TASK GOAL: Transcribe word for word only the span whose first line is the one with "plinth_front();" and whose last line is the one with "if empty is"; both of those lines belong to it.

DATASET EXCERPT:
##########

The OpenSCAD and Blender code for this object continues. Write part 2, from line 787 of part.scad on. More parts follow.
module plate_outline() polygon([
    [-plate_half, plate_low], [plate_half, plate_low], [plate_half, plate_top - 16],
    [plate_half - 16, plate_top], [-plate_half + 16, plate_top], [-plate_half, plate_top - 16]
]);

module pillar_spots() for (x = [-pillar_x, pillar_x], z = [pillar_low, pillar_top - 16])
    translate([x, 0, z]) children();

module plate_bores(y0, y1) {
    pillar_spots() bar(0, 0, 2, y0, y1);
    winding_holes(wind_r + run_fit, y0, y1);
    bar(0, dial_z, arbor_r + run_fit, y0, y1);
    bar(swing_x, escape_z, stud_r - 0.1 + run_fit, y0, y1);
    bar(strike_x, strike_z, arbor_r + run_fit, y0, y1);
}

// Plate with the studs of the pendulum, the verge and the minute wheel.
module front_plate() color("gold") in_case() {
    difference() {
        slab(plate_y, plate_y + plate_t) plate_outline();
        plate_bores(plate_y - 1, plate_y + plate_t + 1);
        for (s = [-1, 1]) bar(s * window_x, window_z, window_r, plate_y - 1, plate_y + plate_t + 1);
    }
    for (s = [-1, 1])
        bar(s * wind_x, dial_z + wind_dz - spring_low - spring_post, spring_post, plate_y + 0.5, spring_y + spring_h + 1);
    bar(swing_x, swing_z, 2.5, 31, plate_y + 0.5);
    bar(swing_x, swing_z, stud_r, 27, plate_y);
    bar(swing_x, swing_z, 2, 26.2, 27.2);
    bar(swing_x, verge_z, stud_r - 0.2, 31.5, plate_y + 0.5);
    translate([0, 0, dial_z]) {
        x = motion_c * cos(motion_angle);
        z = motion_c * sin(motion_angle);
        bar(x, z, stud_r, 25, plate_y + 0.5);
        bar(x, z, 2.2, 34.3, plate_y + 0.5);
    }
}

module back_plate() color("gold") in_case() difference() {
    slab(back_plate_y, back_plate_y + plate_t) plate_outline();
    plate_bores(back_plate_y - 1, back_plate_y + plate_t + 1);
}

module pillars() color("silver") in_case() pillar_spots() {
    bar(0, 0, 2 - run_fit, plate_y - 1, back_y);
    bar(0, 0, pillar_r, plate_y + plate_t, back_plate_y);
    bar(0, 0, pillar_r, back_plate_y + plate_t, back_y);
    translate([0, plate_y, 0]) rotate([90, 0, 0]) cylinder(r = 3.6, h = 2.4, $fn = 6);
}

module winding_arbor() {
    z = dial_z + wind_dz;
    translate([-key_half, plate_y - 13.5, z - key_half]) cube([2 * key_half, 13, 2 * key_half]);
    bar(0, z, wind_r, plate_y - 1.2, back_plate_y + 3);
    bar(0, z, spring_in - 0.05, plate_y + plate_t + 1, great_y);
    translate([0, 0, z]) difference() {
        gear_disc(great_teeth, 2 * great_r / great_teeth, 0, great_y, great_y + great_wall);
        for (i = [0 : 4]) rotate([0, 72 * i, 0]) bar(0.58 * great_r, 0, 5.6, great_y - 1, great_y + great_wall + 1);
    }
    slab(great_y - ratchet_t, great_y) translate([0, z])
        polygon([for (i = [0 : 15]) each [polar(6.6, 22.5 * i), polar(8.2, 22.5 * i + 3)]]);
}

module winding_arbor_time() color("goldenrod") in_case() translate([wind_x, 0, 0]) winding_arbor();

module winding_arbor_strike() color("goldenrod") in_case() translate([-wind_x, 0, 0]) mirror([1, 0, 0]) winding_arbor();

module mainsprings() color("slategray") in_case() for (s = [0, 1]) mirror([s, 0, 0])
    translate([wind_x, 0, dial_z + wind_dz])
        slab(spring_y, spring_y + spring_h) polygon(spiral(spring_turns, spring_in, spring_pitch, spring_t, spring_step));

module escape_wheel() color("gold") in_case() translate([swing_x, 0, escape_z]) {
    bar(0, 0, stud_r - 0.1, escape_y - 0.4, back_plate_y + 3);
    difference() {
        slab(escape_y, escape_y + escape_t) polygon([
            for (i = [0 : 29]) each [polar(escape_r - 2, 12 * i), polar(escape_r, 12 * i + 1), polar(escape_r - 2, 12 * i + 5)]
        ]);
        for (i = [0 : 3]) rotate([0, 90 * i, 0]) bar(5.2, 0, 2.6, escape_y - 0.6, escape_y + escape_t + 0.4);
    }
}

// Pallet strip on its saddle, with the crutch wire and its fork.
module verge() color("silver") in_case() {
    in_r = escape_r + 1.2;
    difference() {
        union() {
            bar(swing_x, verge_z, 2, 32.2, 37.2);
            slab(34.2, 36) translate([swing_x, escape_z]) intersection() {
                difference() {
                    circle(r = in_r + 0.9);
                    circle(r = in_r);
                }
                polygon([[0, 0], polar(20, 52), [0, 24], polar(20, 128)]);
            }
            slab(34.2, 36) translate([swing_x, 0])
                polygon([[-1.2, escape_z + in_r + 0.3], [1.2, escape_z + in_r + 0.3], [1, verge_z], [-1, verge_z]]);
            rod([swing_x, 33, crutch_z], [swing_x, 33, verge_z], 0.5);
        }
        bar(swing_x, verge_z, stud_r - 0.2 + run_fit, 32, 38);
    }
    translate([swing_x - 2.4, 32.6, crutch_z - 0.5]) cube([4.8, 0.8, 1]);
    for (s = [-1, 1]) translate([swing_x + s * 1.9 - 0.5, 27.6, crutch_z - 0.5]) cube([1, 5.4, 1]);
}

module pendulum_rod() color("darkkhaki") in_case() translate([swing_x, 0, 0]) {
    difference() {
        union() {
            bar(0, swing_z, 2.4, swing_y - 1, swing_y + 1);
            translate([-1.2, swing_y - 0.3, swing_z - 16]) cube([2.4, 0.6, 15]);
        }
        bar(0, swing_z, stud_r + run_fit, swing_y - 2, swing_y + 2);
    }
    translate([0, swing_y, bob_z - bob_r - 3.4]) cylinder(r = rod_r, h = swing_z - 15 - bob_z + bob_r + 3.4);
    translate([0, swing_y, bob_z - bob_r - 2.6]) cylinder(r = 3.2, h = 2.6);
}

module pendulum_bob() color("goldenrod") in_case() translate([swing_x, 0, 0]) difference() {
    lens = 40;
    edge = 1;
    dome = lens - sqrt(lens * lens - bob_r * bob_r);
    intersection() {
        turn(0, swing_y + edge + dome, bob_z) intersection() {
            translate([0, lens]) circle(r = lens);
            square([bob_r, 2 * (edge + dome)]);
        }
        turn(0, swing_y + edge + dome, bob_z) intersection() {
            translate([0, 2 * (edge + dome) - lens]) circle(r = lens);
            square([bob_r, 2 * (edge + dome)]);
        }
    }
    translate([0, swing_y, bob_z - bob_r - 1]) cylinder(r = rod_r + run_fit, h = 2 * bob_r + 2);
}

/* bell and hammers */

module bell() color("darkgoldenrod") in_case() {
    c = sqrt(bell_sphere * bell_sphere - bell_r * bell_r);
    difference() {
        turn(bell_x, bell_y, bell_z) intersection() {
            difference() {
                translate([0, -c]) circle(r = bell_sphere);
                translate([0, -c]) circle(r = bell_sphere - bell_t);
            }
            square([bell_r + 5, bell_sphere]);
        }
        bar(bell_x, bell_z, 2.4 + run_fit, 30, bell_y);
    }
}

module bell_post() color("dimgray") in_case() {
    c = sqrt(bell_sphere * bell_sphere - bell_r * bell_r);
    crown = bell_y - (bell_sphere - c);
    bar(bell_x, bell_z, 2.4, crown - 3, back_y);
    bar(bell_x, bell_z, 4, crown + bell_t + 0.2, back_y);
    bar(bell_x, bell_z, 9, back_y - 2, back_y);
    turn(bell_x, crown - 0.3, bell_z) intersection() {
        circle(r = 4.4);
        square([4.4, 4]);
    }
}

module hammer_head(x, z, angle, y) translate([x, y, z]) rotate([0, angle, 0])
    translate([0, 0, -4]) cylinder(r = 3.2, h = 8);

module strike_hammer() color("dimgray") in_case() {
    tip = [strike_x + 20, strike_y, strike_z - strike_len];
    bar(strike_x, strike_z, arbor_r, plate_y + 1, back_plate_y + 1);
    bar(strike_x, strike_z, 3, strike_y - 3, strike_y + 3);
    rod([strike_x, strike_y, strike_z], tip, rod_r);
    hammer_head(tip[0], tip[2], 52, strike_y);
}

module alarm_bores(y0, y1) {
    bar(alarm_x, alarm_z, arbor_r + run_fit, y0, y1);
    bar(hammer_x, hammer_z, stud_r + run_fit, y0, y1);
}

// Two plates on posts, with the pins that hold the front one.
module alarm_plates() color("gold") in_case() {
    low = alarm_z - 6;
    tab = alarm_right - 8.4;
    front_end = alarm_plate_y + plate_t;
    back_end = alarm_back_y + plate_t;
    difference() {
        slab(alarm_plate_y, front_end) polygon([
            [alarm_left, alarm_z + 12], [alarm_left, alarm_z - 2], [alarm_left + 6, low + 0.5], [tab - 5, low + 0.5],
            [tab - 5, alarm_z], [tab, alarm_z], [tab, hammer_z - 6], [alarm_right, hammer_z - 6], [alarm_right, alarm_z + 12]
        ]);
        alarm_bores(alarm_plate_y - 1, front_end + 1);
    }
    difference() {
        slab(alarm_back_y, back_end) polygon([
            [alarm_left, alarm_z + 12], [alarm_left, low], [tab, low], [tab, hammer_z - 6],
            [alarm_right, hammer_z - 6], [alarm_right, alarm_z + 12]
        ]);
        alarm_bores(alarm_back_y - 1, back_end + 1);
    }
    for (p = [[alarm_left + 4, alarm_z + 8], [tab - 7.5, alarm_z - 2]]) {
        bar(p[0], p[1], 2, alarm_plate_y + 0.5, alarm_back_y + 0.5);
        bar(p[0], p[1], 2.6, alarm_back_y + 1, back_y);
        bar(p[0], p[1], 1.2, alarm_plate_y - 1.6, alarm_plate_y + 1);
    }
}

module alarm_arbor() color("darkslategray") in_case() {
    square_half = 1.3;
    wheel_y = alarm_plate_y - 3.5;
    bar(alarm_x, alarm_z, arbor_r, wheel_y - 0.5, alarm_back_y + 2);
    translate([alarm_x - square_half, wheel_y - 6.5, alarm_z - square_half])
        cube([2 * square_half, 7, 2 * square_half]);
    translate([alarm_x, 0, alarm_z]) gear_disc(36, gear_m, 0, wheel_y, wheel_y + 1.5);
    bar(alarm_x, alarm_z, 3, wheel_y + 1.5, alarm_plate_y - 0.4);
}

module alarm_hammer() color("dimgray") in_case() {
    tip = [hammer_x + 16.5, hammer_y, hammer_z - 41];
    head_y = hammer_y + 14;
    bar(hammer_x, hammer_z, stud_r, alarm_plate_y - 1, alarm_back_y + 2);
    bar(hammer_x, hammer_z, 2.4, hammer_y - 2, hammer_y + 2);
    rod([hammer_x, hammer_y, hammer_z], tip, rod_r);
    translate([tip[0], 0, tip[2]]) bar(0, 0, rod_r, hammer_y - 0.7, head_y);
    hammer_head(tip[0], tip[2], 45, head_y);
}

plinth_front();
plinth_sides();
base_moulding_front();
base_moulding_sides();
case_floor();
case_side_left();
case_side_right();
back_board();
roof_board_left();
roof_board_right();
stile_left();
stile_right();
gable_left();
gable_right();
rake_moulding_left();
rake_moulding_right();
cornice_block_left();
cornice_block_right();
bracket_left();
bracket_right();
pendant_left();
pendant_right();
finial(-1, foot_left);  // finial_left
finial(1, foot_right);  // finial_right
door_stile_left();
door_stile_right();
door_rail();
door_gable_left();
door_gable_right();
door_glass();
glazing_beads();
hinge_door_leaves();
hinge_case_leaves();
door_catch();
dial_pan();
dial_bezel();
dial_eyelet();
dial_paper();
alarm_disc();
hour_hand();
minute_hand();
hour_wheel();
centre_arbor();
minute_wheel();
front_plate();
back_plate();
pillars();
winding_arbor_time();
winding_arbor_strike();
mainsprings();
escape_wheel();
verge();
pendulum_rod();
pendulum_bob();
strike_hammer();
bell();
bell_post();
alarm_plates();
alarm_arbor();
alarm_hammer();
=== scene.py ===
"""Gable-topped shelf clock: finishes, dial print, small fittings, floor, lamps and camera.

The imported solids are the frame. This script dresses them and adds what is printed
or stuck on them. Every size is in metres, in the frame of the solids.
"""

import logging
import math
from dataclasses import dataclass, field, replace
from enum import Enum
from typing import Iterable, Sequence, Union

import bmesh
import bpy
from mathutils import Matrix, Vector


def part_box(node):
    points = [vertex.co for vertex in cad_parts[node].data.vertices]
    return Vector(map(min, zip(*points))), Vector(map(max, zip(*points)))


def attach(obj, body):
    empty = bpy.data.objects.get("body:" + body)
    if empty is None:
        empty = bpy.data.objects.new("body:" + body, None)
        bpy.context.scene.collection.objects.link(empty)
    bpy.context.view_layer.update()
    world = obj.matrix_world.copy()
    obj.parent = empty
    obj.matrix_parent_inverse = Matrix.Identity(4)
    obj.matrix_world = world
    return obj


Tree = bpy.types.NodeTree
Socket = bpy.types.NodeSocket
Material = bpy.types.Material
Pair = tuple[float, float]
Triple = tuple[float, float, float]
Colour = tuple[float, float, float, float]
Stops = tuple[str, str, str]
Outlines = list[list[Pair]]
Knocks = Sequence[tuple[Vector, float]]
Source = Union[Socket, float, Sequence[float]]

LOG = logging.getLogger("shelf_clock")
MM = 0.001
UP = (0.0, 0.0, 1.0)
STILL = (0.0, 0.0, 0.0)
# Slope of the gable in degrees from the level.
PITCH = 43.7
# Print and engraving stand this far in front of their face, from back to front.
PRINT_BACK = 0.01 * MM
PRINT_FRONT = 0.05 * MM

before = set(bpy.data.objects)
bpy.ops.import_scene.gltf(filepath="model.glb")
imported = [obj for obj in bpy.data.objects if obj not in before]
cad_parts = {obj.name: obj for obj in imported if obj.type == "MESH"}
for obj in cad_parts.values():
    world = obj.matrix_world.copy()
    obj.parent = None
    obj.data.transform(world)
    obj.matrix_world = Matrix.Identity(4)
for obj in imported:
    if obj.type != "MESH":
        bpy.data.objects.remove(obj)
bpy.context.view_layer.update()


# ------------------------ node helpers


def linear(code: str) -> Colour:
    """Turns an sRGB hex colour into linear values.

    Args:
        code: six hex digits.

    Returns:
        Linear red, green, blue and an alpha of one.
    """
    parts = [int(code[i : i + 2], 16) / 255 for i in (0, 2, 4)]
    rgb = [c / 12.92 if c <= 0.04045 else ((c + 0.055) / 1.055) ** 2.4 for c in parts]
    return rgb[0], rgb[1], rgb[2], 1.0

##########

FINISHED TASK:
plinth_front();
plinth_sides();
base_moulding_front();
base_moulding_sides();
case_floor();
case_side_left();
case_side_right();
back_board();
roof_board_left();
roof_board_right();
stile_left();
stile_right();
gable_left();
gable_right();
rake_moulding_left();
rake_moulding_right();
cornice_block_left();
cornice_block_right();
bracket_left();
bracket_right();
pendant_left();
pendant_right();
finial(-1, foot_left);  // finial_left
finial(1, foot_right);  // finial_right
door_stile_left();
door_stile_right();
door_rail();
door_gable_left();
door_gable_right();
door_glass();
glazing_beads();
hinge_door_leaves();
hinge_case_leaves();
door_catch();
dial_pan();
dial_bezel();
dial_eyelet();
dial_paper();
alarm_disc();
hour_hand();
minute_hand();
hour_wheel();
centre_arbor();
minute_wheel();
front_plate();
back_plate();
pillars();
winding_arbor_time();
winding_arbor_strike();
mainsprings();
escape_wheel();
verge();
pendulum_rod();
pendulum_bob();
strike_hammer();
bell();
bell_post();
alarm_plates();
alarm_arbor();
alarm_hammer();
=== scene.py ===
"""Gable-topped shelf clock: finishes, dial print, small fittings, floor, lamps and camera.

The imported solids are the frame. This script dresses them and adds what is printed
or stuck on them. Every size is in metres, in the frame of the solids.
"""

import logging
import math
from dataclasses import dataclass, field, replace
from enum import Enum
from typing import Iterable, Sequence, Union

import bmesh
import bpy
from mathutils import Matrix, Vector


def part_box(node):
    points = [vertex.co for vertex in cad_parts[node].data.vertices]
    return Vector(map(min, zip(*points))), Vector(map(max, zip(*points)))


def attach(obj, body):
    empty = bpy.data.objects.get("body:" + body)
    if empty is None:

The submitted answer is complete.